El editor de las páginas de economía del diario The Guardian, Larry Elliott, ha publicado esta semana un interesante artículo en el que analiza el modelo productivo británico hasta el momento del divorcio de Europa, basado “en un suministro ilimitado de trabajadores baratos”. Ahora, por el contrario, las empresas deben invertir en mayor medida en productividad y afrontar un coste adicional para disponer de mano de obra cualificada más cara. Al mismo tiempo, el sector público debe afrontar reclamaciones salariales al dispararse la inflación, incompatibles con el programa de austeridad que defiende el primer ministro, Rishi Sunak, radicalmente diferente al que enunció su antecesora, Liz Truss, durante su breve paso por el 10 de Downing Street y que estuvo a punto de dislocar la economía británica.

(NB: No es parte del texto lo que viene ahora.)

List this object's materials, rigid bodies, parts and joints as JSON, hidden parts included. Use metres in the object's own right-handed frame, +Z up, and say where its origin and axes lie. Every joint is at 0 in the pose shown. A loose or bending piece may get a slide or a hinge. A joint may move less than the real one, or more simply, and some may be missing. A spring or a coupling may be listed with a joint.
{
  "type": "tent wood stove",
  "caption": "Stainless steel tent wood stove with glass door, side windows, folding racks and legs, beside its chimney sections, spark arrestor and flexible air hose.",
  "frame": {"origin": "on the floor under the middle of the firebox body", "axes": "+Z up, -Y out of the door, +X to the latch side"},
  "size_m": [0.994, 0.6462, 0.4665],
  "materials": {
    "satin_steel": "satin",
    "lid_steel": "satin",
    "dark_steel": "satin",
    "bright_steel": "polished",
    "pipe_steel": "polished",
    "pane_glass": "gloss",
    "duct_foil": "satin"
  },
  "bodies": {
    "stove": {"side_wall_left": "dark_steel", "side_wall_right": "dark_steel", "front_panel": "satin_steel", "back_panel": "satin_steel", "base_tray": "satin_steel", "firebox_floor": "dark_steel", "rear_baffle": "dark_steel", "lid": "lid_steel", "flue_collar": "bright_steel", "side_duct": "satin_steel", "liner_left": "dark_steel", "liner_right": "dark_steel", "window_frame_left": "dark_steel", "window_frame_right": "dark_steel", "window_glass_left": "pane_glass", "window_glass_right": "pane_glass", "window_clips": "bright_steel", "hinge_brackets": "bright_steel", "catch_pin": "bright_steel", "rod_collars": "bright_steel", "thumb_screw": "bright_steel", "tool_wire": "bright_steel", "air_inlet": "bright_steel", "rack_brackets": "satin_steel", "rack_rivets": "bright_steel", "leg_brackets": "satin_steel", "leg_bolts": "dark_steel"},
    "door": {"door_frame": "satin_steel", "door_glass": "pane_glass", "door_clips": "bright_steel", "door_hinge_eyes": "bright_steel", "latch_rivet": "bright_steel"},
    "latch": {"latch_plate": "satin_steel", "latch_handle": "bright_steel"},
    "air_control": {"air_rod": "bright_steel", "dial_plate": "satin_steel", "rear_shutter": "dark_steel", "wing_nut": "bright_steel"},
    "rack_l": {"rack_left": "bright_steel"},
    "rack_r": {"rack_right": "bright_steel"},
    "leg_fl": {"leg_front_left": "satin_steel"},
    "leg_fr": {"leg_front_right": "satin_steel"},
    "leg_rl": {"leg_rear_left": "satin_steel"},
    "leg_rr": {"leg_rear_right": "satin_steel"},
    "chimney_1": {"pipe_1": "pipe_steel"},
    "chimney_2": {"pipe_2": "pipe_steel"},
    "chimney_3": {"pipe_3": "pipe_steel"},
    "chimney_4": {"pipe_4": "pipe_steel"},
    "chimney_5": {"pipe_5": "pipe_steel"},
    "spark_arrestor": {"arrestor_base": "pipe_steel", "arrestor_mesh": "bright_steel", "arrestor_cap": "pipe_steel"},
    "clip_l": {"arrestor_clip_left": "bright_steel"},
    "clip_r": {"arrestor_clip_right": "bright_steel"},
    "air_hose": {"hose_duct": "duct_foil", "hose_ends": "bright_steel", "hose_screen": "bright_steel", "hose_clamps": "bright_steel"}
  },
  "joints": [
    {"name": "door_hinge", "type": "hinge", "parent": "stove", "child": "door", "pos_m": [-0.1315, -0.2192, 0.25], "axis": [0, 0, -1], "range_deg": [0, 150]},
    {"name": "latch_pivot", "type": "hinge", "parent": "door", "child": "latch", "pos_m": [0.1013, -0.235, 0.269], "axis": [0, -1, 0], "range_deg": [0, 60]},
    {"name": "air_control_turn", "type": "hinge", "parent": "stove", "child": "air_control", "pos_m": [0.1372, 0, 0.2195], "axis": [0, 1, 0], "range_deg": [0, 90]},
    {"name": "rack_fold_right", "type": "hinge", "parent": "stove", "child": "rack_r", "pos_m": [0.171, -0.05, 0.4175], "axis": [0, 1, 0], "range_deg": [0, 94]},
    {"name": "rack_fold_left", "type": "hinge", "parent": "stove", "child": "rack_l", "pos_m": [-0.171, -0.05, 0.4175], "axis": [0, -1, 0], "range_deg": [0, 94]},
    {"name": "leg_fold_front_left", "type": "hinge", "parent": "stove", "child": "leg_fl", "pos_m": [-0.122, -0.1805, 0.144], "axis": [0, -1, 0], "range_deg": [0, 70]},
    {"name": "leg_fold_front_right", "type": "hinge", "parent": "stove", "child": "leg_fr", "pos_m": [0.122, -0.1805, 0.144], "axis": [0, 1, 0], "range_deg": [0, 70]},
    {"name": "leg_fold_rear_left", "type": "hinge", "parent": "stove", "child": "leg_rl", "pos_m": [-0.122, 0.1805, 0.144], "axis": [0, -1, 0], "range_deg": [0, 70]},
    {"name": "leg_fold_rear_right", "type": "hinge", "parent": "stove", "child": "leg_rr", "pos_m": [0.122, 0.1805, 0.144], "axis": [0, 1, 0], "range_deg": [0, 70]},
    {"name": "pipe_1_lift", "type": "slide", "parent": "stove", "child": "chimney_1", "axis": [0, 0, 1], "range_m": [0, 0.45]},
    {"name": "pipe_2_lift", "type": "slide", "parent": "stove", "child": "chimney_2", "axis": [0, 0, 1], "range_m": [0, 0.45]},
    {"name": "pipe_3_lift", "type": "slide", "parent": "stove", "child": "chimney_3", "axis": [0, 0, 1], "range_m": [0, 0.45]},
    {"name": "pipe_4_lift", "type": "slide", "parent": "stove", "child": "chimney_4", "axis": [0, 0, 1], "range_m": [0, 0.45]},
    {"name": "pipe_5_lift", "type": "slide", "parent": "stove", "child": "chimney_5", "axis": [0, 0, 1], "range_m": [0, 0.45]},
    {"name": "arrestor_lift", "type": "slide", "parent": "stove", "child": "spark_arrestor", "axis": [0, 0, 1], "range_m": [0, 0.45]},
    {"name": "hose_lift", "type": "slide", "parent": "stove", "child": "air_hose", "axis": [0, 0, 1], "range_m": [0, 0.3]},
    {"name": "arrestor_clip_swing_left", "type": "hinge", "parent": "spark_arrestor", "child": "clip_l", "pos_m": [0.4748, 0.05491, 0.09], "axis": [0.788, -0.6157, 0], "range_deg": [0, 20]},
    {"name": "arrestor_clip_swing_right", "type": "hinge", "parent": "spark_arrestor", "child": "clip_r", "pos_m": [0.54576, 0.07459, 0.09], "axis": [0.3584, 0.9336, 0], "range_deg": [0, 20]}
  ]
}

El Gobierno se dirige así hacia unas próximas elecciones regionales y locales, el 4 de mayo, en las que el Partido Conservador puede sufrir un descalabro histórico sin que el Partido Laborista deba apretarle especialmente las tuercas. Keir Starmer está en condiciones de lograr un gran triunfo sin salirse del sendero de la prudencia, pero quizá esa sensación de que tiene el triunfo en el bolsillo le libera de adoptar mayores compromisos y de desacreditar con mayor determinación la aplicación del Brexit gestionada por los conservadores, ahora con el agua al cuello. O acaso, como sucedió con su antecesor, Jeremy Corbyn, sigue siendo muy influyente la corriente brexiter en el seno del laborismo para forzar la máquina cuando aún quedan relativamente lejos las próximas elecciones legislativas.

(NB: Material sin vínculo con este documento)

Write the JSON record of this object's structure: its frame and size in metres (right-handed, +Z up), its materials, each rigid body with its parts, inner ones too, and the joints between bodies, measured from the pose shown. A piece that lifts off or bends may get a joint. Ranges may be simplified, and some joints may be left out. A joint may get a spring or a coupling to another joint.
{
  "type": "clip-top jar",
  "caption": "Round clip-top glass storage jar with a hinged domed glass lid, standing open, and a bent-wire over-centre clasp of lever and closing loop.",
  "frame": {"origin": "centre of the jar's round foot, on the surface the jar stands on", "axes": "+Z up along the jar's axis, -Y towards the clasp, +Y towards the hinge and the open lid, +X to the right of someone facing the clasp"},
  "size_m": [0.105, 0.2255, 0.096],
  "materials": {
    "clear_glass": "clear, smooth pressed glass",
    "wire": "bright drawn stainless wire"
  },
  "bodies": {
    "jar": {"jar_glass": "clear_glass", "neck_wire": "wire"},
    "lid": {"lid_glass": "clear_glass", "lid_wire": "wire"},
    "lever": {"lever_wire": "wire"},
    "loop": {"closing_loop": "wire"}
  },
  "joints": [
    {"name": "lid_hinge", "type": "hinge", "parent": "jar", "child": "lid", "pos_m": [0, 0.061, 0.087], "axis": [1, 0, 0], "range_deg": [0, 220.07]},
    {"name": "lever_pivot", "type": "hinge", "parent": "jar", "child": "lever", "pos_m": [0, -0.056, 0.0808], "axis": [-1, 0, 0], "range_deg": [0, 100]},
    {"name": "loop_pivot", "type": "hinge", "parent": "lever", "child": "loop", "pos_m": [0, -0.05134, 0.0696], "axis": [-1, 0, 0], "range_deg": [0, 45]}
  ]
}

¿Cuánto puede resistir una mayoría parlamentaria desprestigiada en apoyo de un Gobierno que debe gestionar en cierta medida la decadencia? En esos y otros términos, la pregunta se repite en diferentes ámbitos donde se percibe una degradación acelerada de la situación y cada vez son menos los que piensan que el Gobierno de Sunak está en condiciones de sacar al país del atolladero. El semanario The Economist reclama mejores gestores para crecer deprisa, un académico de la London School of Economics ve imprescindible una revisión inmediata del enlace con el resto de Europa y se adueña de la calle la impresión de que la única promesa de futuro es apretarse el cinturón, mientras la City teme que la libra se resienta de una contracción excesiva de la economía.

Abundan menos los síntomas de alarma en una parte importante de la opinión pública en cuanto al papel que corresponde al Reino Unido a escala global. El brillo escénico de la despedida dispensada a Isabell II restableció en la memoria de muchos británicos el recuerdo, puede que la añoranza, de tiempos pasados tenidos por gloriosos. La precisión milimétrica de la representación funeraria, transmitida a todo el mundo, desfiguró la realidad objetiva de una crisis profundísima que hace zozobrar el pacto social y deja al descubierto las debilidades de una gran economía, víctima del error sin paliativos que fue el Brexit. Un error del que, por cierto, nadie se siente especialmente responsable, probablemente porque fueron tantos los que lo provocaron que las culpas se han diluido.

Un editorial del diario Le Monde resume así las consecuencias que tendrá la demora en admitir que la salida de la Unión Europea fue un disparate: “Cuanto más tarden los políticos británicos en reconocer y encontrar remedios al gran lío del Brexit, más probable es que persista la inestabilidad en la democracia más antigua de Europa”. Pocas dudas caben en cuanto a los efectos de la tardanza en dar el salto de los remedios a corto plazo a un cambio completo en las relaciones del Reino Unido con el otro lado del canal de la Mancha. Especialmente, después de que la guerra de Ucrania haya activado los mecanismos de cohesión europea y el Brexit se haya convertido en el ejemplo incontestable de que fuera del club todos los días amanecen tormentosos. Dicho de otra forma, salirse de la Unión Europea es mal negocio, especialmente en momentos de incertidumbre extrema como los de hoy.